At any rate, the sender of the text message was unnecessarily harsh on the Southeast. In fact, our brothers and sisters in the SE behaved in predictable ways. The SE has never wanted to operate outside the “main stream”.

They will not sacrifice their access to appointments and contracts for principles. It is the Southwest which had previously fought for positions –even if it means being in opposition. What the SW did with its votes in the presidential elections was to leave its supporters and admirers in confusion. The ACN should have called out the votes for Ribadu as vigorously as they did for all the other candidates. One of those to whom I spoke is a columnist and a die-hard supporter of the ACN.

He too, had given me the “I voted for Jonathan” bit. Then I asked him if he stood by all the articles he had written criticizing the Federal government on power, roads, infrastructure etc. Of course he did. Then I asked, “Who represents the Federal government today, is it not Jonathan?”
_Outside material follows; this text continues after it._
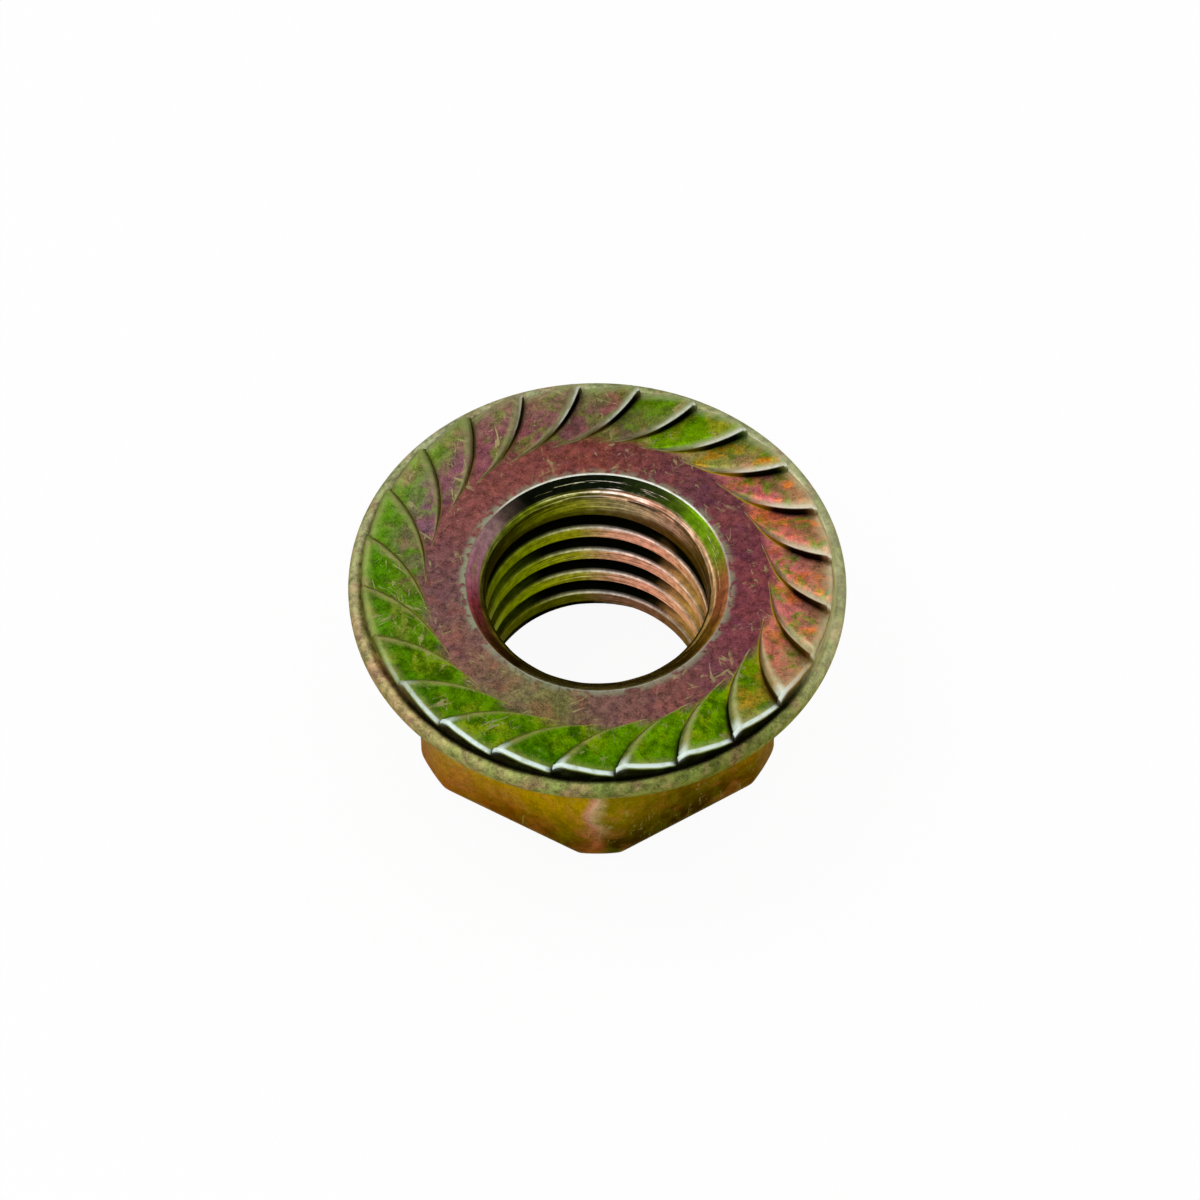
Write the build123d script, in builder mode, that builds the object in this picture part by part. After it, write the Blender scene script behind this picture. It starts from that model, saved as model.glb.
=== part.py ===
from build123d import *
import os
from math import cos, radians, sin, tan

os.makedirs("parts", exist_ok=True)

# Serrated hexagon flange nut for an M10 x 1.5 bolt, cold formed in one piece.
# It stands on its hexagon end, with the serrated clamping face up. The axis is +Z, the
# hexagon end lies on z = 0, and one hexagon corner points along -Y. All sizes are in mm.

# Body
flange_diameter = 19.0      # over the rounded rim
across_flats = 13.9         # spanner size 14, less its forming tolerance
seat_height = 8.7           # from the hexagon end to the flat ring round the hole
corner_trim = 0.45          # how far the forming die cuts back each sharp hexagon corner
hex_end_round = 1.4         # rounding of the hexagon's free end
underside_angle = 24        # slope of the flange's underside, from level

# Hole: the plain bore is the thread's minor diameter, and it ends in a countersink each way
bore_diameter = 8.6
countersink_width = 0.7
countersink_angle = 100     # included angle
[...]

Readers can imagine the man’s anguish when he finally saw his error. As I told him, what he and millions like him did was akin to giving the first prize for CHASTITY to the Chief Executive Officer of a brothel simply because he is a “nice fellow”. Truth is, really nice fellows should not be found mingling with shady characters. As the saying goes, “Show me your friends and I will tell you who you are”. Until Jonathan distances himself from the likes of OBJ, Anenih, Prof. Gana, AGIP, etc, he remains suspect in my books.

When, all the transient noise about post-election violence would have passed into history, posterity will have a puzzle to unravel, namely, how was it, in 2011, that the almajiris and talakawas of the North voted for an end to all the calamities listed above, as well as others the sender left out, while voters in the “Centre of Excellence” endorsed those who brought the disasters about. Surely a visitor from space, if asked to point to those who have demonstrated intelligence will not hesitate to point north. They have said no to woeful governance; the South has embraced it. It is as simple as that.